According to SEIA statistics, the solar industry grew by 46% in the third quarter of 2021 alone.
This rapid upsurge is due to government backing of the concept as well as decreasing prices on solar installations.
Are you keen to get on board with solar, but wary of the expense involved? Keep reading to discover the solar energy pros and cons you need to know.
Benefits of Solar Installation
The main benefit of solar power is that every installation reduces the amount of electricity produced by burning coal and oil. These are finite resources, and they also generate billions of tons of carbon emissions.
In turn, carbon emissions increase global warming that will ultimately bring an end to civilization as we know it.
Solar energy is infinitely sustainable for the next 5 billion years when our sun burns itself out.
It’s also a reliable energy source that continues to generate electricity as long as the sun’s rays reach your roof. You can store this energy in batteries to power your home at night, or sell it to a local power company for credits.
You never have to deal with the inconvenience of a power failure when you have solar energy.
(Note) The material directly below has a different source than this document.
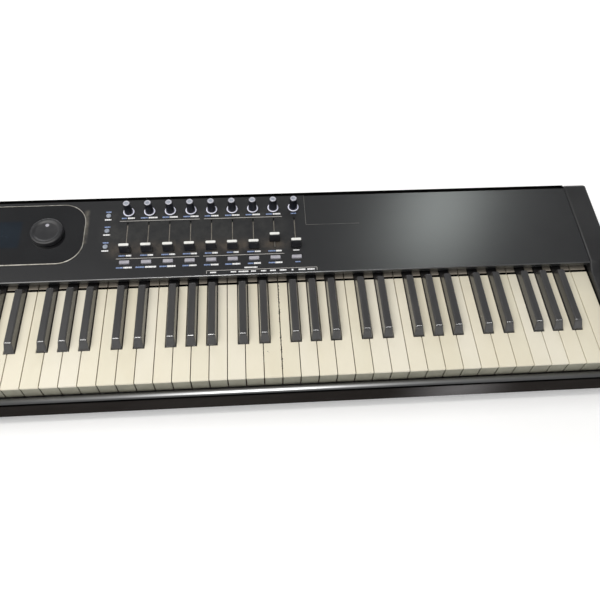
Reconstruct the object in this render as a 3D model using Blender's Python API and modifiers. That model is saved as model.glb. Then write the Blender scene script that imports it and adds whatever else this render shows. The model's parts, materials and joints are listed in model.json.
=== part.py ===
"""An 88-key controller keyboard with a sloping control panel, as separate pieces.

Every dimension below is in millimetres, and the helpers turn it into metres.
X runs along the keys from bass to treble, Y from the player to the rear, Z up.
The origin is on the floor, under the middle of the instrument.
"""

import math

import bmesh
import bpy
from mathutils import Matrix, Vector

MM = 0.001
GAP = 0.3
CUT_BEYOND = 5.0

# Keyboard
WHITE_PITCH = 23.5
WHITE_COUNT = 52
KEY_SLIT = 1.0
OCTAVE = 7 * WHITE_PITCH
KEYBED_HALF = WHITE_PITCH * WHITE_COUNT / 2
KEY_TOP = 77.0
KEY_FRONT = -141.5
HEAD_DEPTH = 50.0
HEAD_HEIGHT = 24.0
TAIL_HEIGHT = 14.0
TAIL_END = 78.2
SET_TAIL_END = 84.5
SET_BAR_FRONT = 79.5
SET_BAR_SPLIT = (69.0, 71.2)
BLACK_SLOT = 15.1
BLACK_WIDTH = 13.5
BLACK_TOP_WIDTH = 9.5
BLACK_RISE = 12.0
BLACK_FRONT_SLOPE = 9.0
BLACK_REAR_SLOPE = 1.7
BLACK_FOOT = 0.5
BLACK_FRONT = KEY_FRONT + HEAD_DEPTH + 0.5
BLACK_END = 4.5
BLACK_OFFSETS = {"C": -2.3, "D": 2.5, "F": -3.3, "G": 0.0, "A": 3.3}
WHITE_NAMES = "CDEFGAB"
MIDDLE_OCTAVE = 5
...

In most cases, installing solar increases the value and appeal of your home when you decide to sell it. Potential buyers know about the benefits of solar and will pay a premium for solar-powered homes.
It’s expensive to install a solar energy system at first. Yet, you’ll benefit by paying reduced electricity bills for the lifespan of your solar panels, i.e. around 20 years.
This technology is also maintenance-free, requiring little more than the occasional wipe down. Click through to learn about solar panels and what they can offer you.
Drawbacks of Solar Power
Expense is the main factor prohibiting homeowners from going solar. If your electricity bill is low due to extra electricity-saving measures, solar isn’t always a good option for you.
Solar panels don’t operate at maximum efficiency during cloudy spells. That means you might need to implement a more powerful and expensive system if you live in an area where overcast days are common.
A small solar system might not produce enough power to run energy-heavy appliances like water heaters. So, you might incur extra expenses like installing a gas water heater.
If you live in a place that doesn’t offer the benefits of net metering, this could mean solar isn’t a good option for you.
Finally, manufacturing and transporting solar panels does create carbon emissions. Yet, these pale in comparison to the amounts emitted by power plants.
Weighing Up Solar Energy Pros and Cons
Most homeowners love the idea of helping the environment while saving money and the federal government is happy to help them succeed.
Make sure you calculate how much you’ll pay for your solar once you’ve considered local, state, and federal incentives to promote solar power.
Creating a list of solar energy pros and cons according to your circumstances is the only way to enjoy the best benefits of solar. These versatile systems can adapt to almost any homeowner’s needs.